(Rows from a 3D modeling dataset)

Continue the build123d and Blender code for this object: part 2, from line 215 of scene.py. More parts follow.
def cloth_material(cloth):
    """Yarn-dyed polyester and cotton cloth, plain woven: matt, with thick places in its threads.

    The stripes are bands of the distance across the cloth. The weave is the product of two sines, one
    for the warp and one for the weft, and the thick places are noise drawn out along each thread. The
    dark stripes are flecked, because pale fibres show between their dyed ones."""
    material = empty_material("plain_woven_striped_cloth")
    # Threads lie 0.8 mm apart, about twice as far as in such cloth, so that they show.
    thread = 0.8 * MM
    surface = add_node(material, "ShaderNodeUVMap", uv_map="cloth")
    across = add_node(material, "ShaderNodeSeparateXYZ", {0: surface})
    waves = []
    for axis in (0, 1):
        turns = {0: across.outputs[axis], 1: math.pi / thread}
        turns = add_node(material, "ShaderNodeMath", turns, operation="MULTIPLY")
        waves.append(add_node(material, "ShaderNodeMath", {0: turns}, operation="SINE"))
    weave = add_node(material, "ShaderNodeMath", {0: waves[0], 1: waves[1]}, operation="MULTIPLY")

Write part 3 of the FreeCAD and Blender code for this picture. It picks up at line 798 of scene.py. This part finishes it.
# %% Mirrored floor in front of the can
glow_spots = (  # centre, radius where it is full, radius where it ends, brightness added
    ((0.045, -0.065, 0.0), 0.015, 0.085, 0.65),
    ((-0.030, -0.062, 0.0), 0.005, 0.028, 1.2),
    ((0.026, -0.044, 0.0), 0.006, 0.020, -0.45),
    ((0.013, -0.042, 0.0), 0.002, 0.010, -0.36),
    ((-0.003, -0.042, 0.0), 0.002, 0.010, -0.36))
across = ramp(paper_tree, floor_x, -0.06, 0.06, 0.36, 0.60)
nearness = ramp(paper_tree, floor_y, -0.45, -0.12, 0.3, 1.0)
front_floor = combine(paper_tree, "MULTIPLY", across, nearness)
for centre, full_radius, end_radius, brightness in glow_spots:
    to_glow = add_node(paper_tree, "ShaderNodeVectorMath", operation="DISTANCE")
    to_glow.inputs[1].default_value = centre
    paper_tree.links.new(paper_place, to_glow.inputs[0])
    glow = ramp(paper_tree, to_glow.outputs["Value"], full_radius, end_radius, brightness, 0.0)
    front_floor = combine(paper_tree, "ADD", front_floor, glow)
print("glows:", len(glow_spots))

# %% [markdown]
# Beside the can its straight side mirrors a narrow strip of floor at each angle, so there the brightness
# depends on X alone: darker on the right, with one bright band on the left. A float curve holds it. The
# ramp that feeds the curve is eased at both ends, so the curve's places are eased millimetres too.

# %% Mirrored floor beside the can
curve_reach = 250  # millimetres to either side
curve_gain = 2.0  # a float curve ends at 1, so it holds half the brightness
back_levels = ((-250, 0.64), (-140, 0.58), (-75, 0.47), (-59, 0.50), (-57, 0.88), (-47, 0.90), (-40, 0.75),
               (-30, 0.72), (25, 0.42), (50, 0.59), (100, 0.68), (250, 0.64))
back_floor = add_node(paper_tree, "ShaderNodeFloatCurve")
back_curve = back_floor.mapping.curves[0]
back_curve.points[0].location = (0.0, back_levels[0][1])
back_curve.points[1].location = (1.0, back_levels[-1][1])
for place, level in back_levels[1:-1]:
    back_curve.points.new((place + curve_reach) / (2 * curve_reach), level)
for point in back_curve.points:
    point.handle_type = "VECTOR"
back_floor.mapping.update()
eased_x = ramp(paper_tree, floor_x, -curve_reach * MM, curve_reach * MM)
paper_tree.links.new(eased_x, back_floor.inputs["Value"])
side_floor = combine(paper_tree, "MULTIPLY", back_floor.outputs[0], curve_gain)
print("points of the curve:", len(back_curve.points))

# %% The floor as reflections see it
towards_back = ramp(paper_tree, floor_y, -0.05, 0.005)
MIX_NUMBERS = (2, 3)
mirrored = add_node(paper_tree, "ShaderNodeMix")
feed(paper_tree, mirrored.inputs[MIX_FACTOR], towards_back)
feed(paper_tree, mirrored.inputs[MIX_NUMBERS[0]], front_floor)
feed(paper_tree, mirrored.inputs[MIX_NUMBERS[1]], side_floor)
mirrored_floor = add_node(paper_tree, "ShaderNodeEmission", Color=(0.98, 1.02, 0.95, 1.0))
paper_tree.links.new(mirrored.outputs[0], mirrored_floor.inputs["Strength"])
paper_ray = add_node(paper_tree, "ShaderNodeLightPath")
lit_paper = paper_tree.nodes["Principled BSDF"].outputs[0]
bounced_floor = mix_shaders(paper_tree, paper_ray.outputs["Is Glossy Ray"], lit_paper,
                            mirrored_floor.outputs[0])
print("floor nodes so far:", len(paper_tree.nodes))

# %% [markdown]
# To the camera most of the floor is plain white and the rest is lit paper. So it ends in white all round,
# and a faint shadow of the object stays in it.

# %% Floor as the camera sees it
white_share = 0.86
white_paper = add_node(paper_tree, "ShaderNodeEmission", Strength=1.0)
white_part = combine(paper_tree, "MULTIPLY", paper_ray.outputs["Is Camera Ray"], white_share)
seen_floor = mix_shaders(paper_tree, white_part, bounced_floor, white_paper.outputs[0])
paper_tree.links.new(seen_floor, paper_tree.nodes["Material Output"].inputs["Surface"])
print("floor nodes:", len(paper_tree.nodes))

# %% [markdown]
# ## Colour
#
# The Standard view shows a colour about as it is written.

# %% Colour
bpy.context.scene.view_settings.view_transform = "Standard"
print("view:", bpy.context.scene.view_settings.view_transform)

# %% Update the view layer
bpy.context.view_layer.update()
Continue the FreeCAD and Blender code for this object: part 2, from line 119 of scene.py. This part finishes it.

**Exercise task**
Every record shown above must be echoed exactly.

**Result of this exercise**
Continue the build123d and Blender code for this object: part 2, from line 215 of scene.py. More parts follow.
def cloth_material(cloth):
    """Yarn-dyed polyester and cotton cloth, plain woven: matt, with thick places in its threads.

    The stripes are bands of the distance across the cloth. The weave is the product of two sines, one
    for the warp and one for the weft, and the thick places are noise drawn out along each thread. The
    dark stripes are flecked, because pale fibres show between their dyed ones."""
    material = empty_material("plain_woven_striped_cloth")
    # Threads lie 0.8 mm apart, about twice as far as in such cloth, so that they show.
    thread = 0.8 * MM
    surface = add_node(material, "ShaderNodeUVMap", uv_map="cloth")
    across = add_node(material, "ShaderNodeSeparateXYZ", {0: surface})
    waves = []
    for axis in (0, 1):
        turns = {0: across.outputs[axis], 1: math.pi / thread}
        turns = add_node(material, "ShaderNodeMath", turns, operation="MULTIPLY")
        waves.append(add_node(material, "ShaderNodeMath", {0: turns}, operation="SINE"))
    weave = add_node(material, "ShaderNodeMath", {0: waves[0], 1: waves[1]}, operation="MULTIPLY")

Write part 3 of the FreeCAD and Blender code for this picture. It picks up at line 798 of scene.py. This part finishes it.
# %% Mirrored floor in front of the can
glow_spots = (  # centre, radius where it is full, radius where it ends, brightness added
    ((0.045, -0.065, 0.0), 0.015, 0.085, 0.65),
    ((-0.030, -0.062, 0.0), 0.005, 0.028, 1.2),
    ((0.026, -0.044, 0.0), 0.006, 0.020, -0.45),
    ((0.013, -0.042, 0.0), 0.002, 0.010, -0.36),
    ((-0.003, -0.042, 0.0), 0.002, 0.010, -0.36))
across = ramp(paper_tree, floor_x, -0.06, 0.06, 0.36, 0.60)
nearness = ramp(paper_tree, floor_y, -0.45, -0.12, 0.3, 1.0)
front_floor = combine(paper_tree, "MULTIPLY", across, nearness)
for centre, full_radius, end_radius, brightness in glow_spots:
    to_glow = add_node(paper_tree, "ShaderNodeVectorMath", operation="DISTANCE")
    to_glow.inputs[1].default_value = centre
    paper_tree.links.new(paper_place, to_glow.inputs[0])
    glow = ramp(paper_tree, to_glow.outputs["Value"], full_radius, end_radius, brightness, 0.0)
    front_floor = combine(paper_tree, "ADD", front_floor, glow)
print("glows:", len(glow_spots))

# %% [markdown]
# Beside the can its straight side mirrors a narrow strip of floor at each angle, so there the brightness
# depends on X alone: darker on the right, with one bright band on the left. A float curve holds it. The
# ramp that feeds the curve is eased at both ends, so the curve's places are eased millimetres too.

# %% Mirrored floor beside the can
curve_reach = 250  # millimetres to either side
curve_gain = 2.0  # a float curve ends at 1, so it holds half the brightness
back_levels = ((-250, 0.64), (-140, 0.58), (-75, 0.47), (-59, 0.50), (-57, 0.88), (-47, 0.90), (-40, 0.75),
               (-30, 0.72), (25, 0.42), (50, 0.59), (100, 0.68), (250, 0.64))
back_floor = add_node(paper_tree, "ShaderNodeFloatCurve")
back_curve = back_floor.mapping.curves[0]
back_curve.points[0].location = (0.0, back_levels[0][1])
back_curve.points[1].location = (1.0, back_levels[-1][1])
for place, level in back_levels[1:-1]:
    back_curve.points.new((place + curve_reach) / (2 * curve_reach), level)
for point in back_curve.points:
    point.handle_type = "VECTOR"
back_floor.mapping.update()
eased_x = ramp(paper_tree, floor_x, -curve_reach * MM, curve_reach * MM)
paper_tree.links.new(eased_x, back_floor.inputs["Value"])
side_floor = combine(paper_tree, "MULTIPLY", back_floor.outputs[0], curve_gain)
print("points of the curve:", len(back_curve.points))

# %% The floor as reflections see it
towards_back = ramp(paper_tree, floor_y, -0.05, 0.005)
MIX_NUMBERS = (2, 3)
mirrored = add_node(paper_tree, "ShaderNodeMix")
feed(paper_tree, mirrored.inputs[MIX_FACTOR], towards_back)
feed(paper_tree, mirrored.inputs[MIX_NUMBERS[0]], front_floor)
feed(paper_tree, mirrored.inputs[MIX_NUMBERS[1]], side_floor)
mirrored_floor = add_node(paper_tree, "ShaderNodeEmission", Color=(0.98, 1.02, 0.95, 1.0))
paper_tree.links.new(mirrored.outputs[0], mirrored_floor.inputs["Strength"])
paper_ray = add_node(paper_tree, "ShaderNodeLightPath")
lit_paper = paper_tree.nodes["Principled BSDF"].outputs[0]
bounced_floor = mix_shaders(paper_tree, paper_ray.outputs["Is Glossy Ray"], lit_paper,
                            mirrored_floor.outputs[0])
print("floor nodes so far:", len(paper_tree.nodes))

# %% [markdown]
# To the camera most of the floor is plain white and the rest is lit paper. So it ends in white all round,
# and a faint shadow of the object stays in it.

# %% Floor as the camera sees it
white_share = 0.86
white_paper = add_node(paper_tree, "ShaderNodeEmission", Strength=1.0)
white_part = combine(paper_tree, "MULTIPLY", paper_ray.outputs["Is Camera Ray"], white_share)
seen_floor = mix_shaders(paper_tree, white_part, bounced_floor, white_paper.outputs[0])
paper_tree.links.new(seen_floor, paper_tree.nodes["Material Output"].inputs["Surface"])
print("floor nodes:", len(paper_tree.nodes))

# %% [markdown]
# ## Colour
#
# The Standard view shows a colour about as it is written.

# %% Colour
bpy.context.scene.view_settings.view_transform = "Standard"
print("view:", bpy.context.scene.view_settings.view_transform)

# %% Update the view layer
bpy.context.view_layer.update()
Continue the FreeCAD and Blender code for this object: part 2, from line 119 of scene.py. This part finishes it.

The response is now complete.